| Aim of the task |
Search the data for the word "empty". Reproduce every line where it is found.
* * * * * * * * *
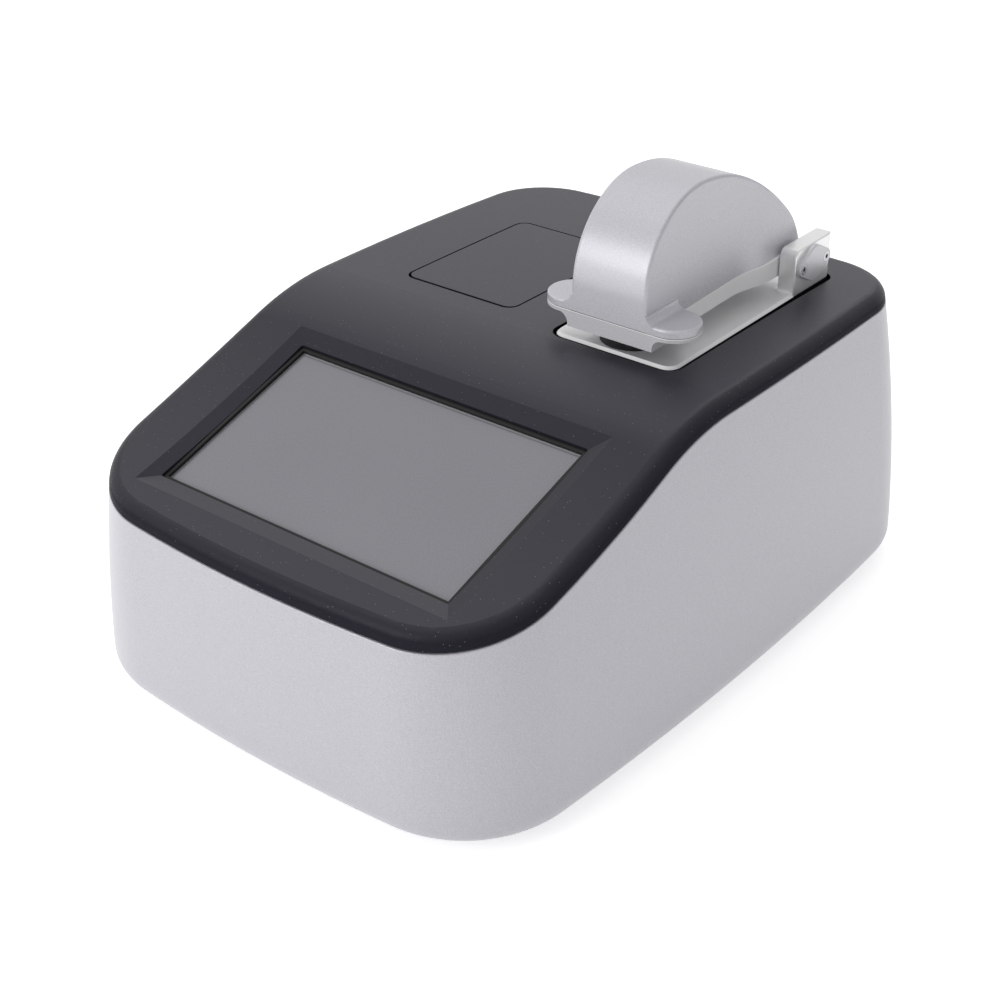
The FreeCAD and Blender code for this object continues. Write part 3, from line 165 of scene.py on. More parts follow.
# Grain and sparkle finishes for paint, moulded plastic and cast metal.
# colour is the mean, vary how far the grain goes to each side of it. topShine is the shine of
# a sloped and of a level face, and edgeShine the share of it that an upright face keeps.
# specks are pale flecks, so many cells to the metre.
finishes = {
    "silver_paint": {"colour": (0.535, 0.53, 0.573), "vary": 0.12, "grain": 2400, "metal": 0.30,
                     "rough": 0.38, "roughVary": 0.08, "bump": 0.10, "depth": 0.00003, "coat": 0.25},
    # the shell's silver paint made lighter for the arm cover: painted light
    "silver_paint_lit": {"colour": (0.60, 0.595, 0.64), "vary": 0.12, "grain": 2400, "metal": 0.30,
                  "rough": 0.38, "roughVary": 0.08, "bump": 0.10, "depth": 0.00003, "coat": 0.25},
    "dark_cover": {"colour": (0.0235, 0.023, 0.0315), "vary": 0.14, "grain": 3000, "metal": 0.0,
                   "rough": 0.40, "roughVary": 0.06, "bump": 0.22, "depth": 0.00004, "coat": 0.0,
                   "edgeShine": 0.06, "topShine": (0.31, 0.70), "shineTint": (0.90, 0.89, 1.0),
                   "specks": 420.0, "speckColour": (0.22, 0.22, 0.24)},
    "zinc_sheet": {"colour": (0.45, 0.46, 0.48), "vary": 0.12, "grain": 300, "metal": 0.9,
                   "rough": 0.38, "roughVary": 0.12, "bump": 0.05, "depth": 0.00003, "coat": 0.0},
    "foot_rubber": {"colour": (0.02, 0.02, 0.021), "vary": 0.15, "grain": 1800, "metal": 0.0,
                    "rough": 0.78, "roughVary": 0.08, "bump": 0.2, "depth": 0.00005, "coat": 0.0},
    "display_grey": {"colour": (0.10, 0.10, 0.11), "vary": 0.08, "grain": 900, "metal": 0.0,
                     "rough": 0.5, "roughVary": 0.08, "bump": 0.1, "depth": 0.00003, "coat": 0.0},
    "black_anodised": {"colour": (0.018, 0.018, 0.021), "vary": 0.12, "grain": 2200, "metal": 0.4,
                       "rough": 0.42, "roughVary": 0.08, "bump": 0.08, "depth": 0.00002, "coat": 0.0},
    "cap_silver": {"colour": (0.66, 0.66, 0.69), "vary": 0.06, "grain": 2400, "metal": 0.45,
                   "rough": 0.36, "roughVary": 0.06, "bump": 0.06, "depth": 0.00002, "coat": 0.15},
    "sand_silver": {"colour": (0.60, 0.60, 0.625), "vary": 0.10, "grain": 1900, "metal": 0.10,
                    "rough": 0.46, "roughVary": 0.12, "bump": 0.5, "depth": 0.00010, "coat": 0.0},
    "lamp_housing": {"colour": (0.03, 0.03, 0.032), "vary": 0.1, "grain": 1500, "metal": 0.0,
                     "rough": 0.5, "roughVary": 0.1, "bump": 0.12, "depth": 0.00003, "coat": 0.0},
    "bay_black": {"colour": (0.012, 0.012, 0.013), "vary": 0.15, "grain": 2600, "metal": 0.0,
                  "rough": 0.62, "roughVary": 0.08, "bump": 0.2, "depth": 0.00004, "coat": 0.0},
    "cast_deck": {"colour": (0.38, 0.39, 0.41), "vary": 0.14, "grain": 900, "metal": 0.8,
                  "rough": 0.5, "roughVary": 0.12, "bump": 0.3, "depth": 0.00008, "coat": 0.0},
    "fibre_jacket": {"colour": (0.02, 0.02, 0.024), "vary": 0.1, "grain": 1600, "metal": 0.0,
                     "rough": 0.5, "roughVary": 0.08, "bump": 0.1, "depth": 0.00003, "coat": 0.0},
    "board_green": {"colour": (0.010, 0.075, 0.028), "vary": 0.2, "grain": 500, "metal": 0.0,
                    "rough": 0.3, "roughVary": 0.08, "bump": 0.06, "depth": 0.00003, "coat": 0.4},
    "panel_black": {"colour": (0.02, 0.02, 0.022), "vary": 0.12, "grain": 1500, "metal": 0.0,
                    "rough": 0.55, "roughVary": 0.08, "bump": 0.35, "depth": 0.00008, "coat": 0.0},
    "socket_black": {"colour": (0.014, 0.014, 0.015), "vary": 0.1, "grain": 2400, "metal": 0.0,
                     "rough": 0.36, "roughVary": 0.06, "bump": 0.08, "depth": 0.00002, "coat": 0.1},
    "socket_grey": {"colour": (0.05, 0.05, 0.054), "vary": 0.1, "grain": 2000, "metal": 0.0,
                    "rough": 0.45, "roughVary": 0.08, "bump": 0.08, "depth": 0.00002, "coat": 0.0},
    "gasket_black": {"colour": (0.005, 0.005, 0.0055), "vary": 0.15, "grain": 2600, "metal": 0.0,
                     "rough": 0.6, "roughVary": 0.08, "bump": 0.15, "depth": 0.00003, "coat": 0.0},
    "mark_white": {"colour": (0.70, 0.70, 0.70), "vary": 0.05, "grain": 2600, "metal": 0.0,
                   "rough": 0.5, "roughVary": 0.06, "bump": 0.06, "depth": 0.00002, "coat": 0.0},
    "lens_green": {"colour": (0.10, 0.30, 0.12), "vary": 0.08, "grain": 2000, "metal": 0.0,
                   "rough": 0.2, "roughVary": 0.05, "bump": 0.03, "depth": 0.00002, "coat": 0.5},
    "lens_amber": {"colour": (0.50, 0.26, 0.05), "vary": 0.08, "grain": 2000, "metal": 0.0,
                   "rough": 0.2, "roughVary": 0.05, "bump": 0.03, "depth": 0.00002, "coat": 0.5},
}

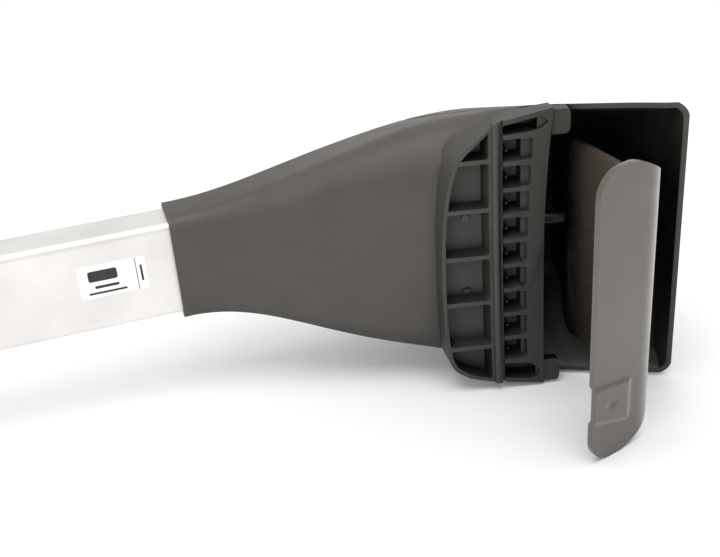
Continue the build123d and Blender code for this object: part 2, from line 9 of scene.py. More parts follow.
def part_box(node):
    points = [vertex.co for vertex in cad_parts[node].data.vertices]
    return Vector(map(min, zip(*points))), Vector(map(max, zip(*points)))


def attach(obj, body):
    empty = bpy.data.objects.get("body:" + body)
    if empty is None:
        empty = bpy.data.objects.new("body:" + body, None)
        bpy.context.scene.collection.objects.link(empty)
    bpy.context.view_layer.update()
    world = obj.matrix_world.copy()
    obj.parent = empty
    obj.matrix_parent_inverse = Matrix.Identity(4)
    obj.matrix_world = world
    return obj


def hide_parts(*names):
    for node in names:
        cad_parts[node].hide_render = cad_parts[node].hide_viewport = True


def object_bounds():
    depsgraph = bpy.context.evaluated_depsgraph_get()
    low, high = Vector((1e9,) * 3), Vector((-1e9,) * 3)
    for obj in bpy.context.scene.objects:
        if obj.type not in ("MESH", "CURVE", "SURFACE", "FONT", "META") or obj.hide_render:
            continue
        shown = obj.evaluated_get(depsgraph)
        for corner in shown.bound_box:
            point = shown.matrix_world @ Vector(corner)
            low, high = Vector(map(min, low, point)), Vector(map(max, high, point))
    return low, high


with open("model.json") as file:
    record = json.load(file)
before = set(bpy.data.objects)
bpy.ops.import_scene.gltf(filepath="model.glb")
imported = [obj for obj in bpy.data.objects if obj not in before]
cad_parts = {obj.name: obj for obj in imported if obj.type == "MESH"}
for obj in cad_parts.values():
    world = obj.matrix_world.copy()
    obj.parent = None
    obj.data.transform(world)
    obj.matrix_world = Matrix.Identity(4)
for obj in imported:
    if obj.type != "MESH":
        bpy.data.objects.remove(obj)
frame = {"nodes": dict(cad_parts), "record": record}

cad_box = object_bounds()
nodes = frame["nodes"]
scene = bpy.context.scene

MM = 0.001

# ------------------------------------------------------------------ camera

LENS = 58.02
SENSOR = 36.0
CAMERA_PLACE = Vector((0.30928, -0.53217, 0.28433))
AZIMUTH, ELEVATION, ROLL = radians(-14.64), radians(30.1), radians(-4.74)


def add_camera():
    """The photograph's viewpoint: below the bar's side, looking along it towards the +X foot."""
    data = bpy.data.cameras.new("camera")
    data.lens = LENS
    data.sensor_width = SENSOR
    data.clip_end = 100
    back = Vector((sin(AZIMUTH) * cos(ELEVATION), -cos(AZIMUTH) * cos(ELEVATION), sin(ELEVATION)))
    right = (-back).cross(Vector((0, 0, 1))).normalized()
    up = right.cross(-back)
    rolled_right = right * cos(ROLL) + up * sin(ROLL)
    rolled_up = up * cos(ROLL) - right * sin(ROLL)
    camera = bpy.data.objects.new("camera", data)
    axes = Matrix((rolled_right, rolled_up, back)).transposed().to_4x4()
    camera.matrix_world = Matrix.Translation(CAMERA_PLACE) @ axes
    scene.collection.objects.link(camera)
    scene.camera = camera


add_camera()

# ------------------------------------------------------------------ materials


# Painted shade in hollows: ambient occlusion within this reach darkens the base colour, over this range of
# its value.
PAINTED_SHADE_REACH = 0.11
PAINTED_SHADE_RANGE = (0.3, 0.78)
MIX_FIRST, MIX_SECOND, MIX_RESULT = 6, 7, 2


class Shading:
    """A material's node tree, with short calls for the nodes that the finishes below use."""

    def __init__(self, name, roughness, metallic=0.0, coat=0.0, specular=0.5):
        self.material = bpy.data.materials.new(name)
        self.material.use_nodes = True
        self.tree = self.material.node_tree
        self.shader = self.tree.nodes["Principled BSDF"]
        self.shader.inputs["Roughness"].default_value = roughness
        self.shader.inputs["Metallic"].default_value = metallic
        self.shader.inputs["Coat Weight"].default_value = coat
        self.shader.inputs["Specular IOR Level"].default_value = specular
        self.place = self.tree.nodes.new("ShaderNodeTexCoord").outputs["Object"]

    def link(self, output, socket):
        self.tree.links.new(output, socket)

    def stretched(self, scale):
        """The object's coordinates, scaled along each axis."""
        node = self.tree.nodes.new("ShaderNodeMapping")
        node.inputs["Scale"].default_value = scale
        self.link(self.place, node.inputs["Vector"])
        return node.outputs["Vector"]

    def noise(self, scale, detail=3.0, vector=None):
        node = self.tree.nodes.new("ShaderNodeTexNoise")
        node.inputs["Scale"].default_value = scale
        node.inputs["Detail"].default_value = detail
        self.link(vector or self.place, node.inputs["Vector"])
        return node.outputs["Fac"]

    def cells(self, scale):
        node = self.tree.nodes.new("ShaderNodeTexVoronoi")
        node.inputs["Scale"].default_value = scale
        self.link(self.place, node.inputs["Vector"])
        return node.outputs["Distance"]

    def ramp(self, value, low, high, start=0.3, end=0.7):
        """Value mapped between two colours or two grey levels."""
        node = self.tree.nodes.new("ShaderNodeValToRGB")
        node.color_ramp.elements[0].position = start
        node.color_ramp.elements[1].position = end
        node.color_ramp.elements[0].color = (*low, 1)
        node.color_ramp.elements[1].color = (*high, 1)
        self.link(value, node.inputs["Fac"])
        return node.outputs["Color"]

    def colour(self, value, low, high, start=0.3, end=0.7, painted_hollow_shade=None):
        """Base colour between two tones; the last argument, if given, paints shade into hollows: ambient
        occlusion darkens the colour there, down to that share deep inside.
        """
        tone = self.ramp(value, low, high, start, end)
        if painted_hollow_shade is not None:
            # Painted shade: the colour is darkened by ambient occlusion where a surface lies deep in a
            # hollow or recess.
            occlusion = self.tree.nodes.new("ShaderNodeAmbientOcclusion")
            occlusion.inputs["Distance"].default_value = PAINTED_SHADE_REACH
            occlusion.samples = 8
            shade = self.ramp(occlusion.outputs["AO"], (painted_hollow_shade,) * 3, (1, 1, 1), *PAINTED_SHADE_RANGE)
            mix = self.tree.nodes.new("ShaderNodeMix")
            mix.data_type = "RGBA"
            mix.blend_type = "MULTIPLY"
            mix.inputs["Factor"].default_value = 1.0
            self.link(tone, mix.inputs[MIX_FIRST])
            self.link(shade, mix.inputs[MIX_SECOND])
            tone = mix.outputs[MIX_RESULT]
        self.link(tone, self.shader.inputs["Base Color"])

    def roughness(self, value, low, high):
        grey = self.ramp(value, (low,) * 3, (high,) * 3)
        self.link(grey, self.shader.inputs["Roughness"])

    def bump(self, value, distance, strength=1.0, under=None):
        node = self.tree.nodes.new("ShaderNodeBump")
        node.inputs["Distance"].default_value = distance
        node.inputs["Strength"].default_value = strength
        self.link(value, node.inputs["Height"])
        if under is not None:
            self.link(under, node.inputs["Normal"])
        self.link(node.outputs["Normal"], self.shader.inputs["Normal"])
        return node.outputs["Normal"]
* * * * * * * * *
| Right answer |
    empty = bpy.data.objects.get("body:" + body)
    if empty is None:
        empty = bpy.data.objects.new("body:" + body, None)
        bpy.context.scene.collection.objects.link(empty)
    obj.parent = empty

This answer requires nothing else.